The Project That Klinsmann Can Not Say Goodbye To...for Now at Least.
Taking all that has been said in this article so far, Klinsmann in many ways really could be quite a good Tottenham manager. But timing is crucial, as with most things in life, and right now it is hard to see Klinsmann giving up his job as United States manager even for one that might tempt his heart as much as Spurs.
On a personal level, being in charge of Team U.S.A. means first and foremost he gets to remain in the country where he and his family have made a seemingly very happy life. This writer has never been to Klinsmann's adopted home-state of California, but it seems if you've got the money to make it work it is a pretty great place to live.

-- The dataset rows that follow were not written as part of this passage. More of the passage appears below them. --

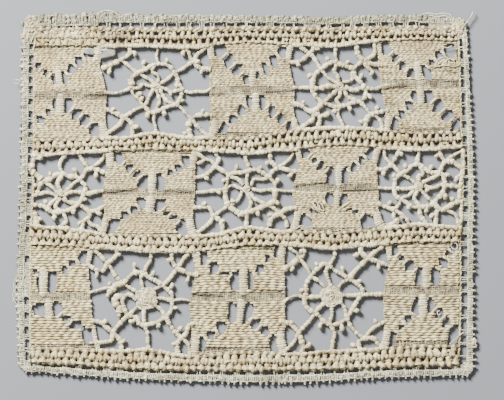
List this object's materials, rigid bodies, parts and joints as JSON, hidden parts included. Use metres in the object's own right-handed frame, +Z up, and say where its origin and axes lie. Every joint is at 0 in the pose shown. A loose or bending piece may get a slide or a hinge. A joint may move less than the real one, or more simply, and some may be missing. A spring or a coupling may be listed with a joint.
{
  "type": "lace fragment",
  "caption": "Flat fragment of needle lace: squares of spoked wheels and woven petals between hemstitched bands, edged with a narrow looped tape.",
  "frame": {"origin": "middle of the lace, on the surface that it lies on", "axes": "+X along the rows of squares, +Y across them towards the top edge, +Z up from the surface"},
  "size_m": [0.153, 0.124, 0.0017],
  "materials": {
    "needle_lace_linen": "matte",
    "edging_thread": "matte"
  },
  "bodies": {
    "root": {"lace_panel": "needle_lace_linen", "edging_left": "edging_thread", "edging_right": "edging_thread", "edging_top": "edging_thread", "edging_bottom": "edging_thread"}
  },
  "joints": []
}
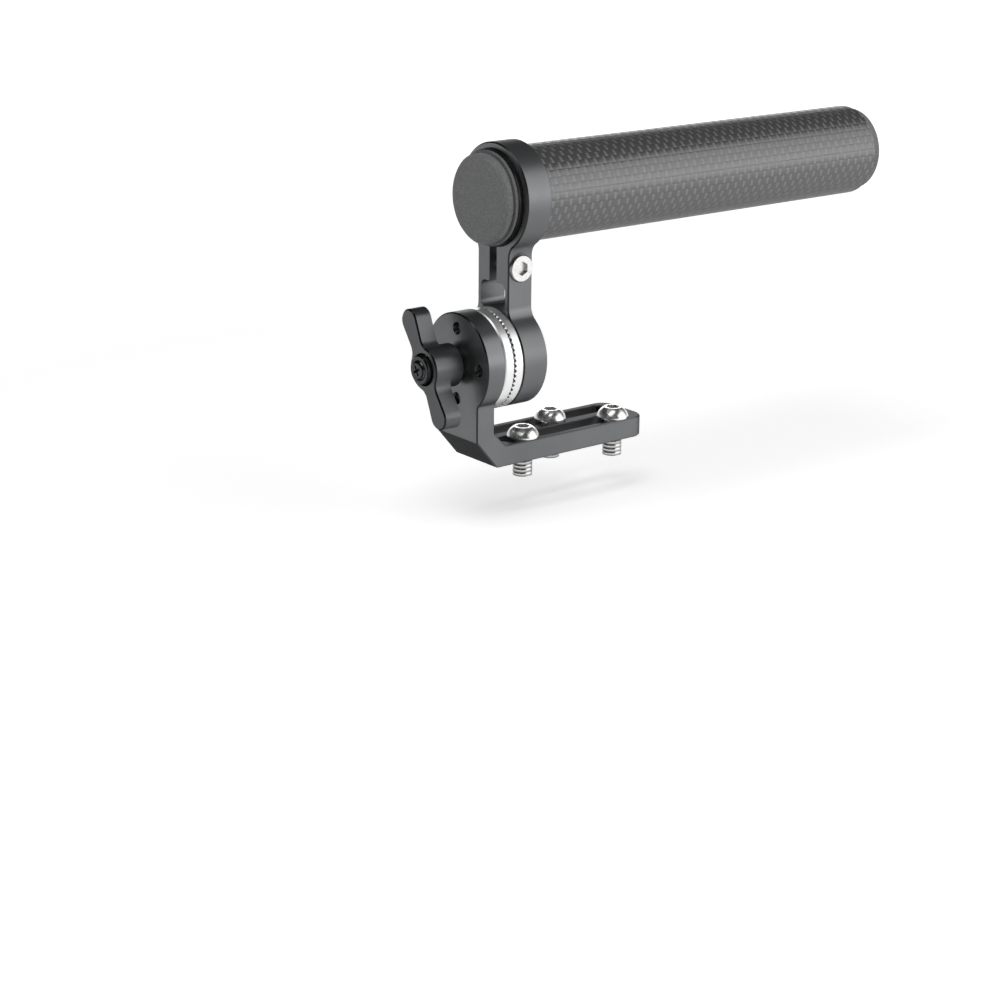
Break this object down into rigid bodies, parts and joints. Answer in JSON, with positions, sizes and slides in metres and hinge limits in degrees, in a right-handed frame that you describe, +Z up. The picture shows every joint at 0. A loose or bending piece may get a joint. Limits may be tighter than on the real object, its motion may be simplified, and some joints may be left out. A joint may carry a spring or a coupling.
{
  "type": "camera top handle",
  "caption": "Cylindrical carbon-fibre camera top handle on a tilting rosette arm with a ratchet clamp lever and a slotted L-shaped mounting bracket.",
  "frame": {"origin": "on the plane of the bracket's underside, in the middle of its width and midway along its slots", "axes": "+X along the grip tube from the clamp end to the free end, +Y across the bracket to the back, +Z up, away from the mounting face"},
  "size_m": [0.1874, 0.034, 0.1063],
  "materials": {
    "black_anodised": "satin black anodised",
    "black_anodised_arm": "satin black anodised",
    "bright_steel": "bright fine turned",
    "polished_steel": "polished",
    "black_steel": "black oxide",
    "washer_steel": "black oxide",
    "carbon_fibre": "satin woven carbon fibre in resin",
    "cap_rubber": "matte fine grained",
    "lever_black": "satin black",
    "spring_steel": "plain wire"
  },
  "bodies": {
    "bracket": {"bracket": "black_anodised", "rosette_fixed": "bright_steel", "rosette_screws_fixed": "black_steel", "base_screws": "polished_steel"},
    "washer": {"thrust_washer": "washer_steel"},
    "arm": {"arm": "black_anodised_arm", "rosette_moving": "bright_steel", "rosette_screws_moving": "black_steel", "clamp_screw": "polished_steel"},
    "grip": {"grip_tube": "carbon_fibre", "end_cap": "cap_rubber", "clamp_cap": "cap_rubber"},
    "bolt": {"clamp_bolt": "black_steel", "spring_keeper": "black_steel", "cross_screw": "black_steel", "lever_spring": "spring_steel"},
    "lever": {"lever": "lever_black"}
  },
  "joints": [
    {"name": "rosette_engage", "type": "slide", "parent": "bracket", "child": "washer", "axis": [1, 0, 0], "range_m": [-0.0006, 0]},
    {"name": "arm_tilt", "type": "hinge", "parent": "washer", "child": "arm", "pos_m": [-0.0398, 0, 0.033], "axis": [1, 0, 0], "range_deg": [-132, 132]},
    {"name": "tube_slide", "type": "slide", "parent": "arm", "child": "grip", "axis": [1, 0, 0], "range_m": [-0.144, 0.0015]},
    {"name": "lever_turn", "type": "hinge", "parent": "washer", "child": "bolt", "pos_m": [-0.0398, 0, 0.033], "axis": [1, 0, 0], "range_deg": [0, 216]},
    {"name": "lever_lift", "type": "slide", "parent": "bolt", "child": "lever", "axis": [1, 0, 0], "range_m": [-0.003, 0], "stiffness_N_per_m": 900, "springref_m": 0.0015, "deforming": ["lever_spring"]}
  ]
}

And if being the manager of the United States soccer team is not international football's most glamorous job, it is certainly a project of some great potential. There Klinsmann undoubtedly has the money and facilities to build the sort of grand visions he has made a significant part of his managerial style.
World Cup performances in the past decade, though not stunning, have certainly been quite solid. In looking at what his new players have done in the past, Klinsmann has identified a key element that needs to be implemented to take them onto the next level: improved conditioning.
As Leander Schaerlaeckens writes in an excellent article for ESPN.com, "Superior conditioning underpins Klinsmann's master plan for taking the U.S. program to the next level, theoretically birthing a faster-paced game, increased possession and pressure on the ball, and a 'more proactive' style intended to 'go at the other team.'"
Watching how this assessment of his team might come to fruition will be an interesting watch for Klinsmann and all of us. He might well just prove to be the man to make America a world football power, and that is something he will want to see through all the way if he can.
So Spurs might have to look elsewhere in the event of a Redknapp departure this summer, and for them right now that might be the best bet, too. But do not rule out Klinsmann making a return to White Hart Lane somewhere down the line if he is successful with Team U.S.A.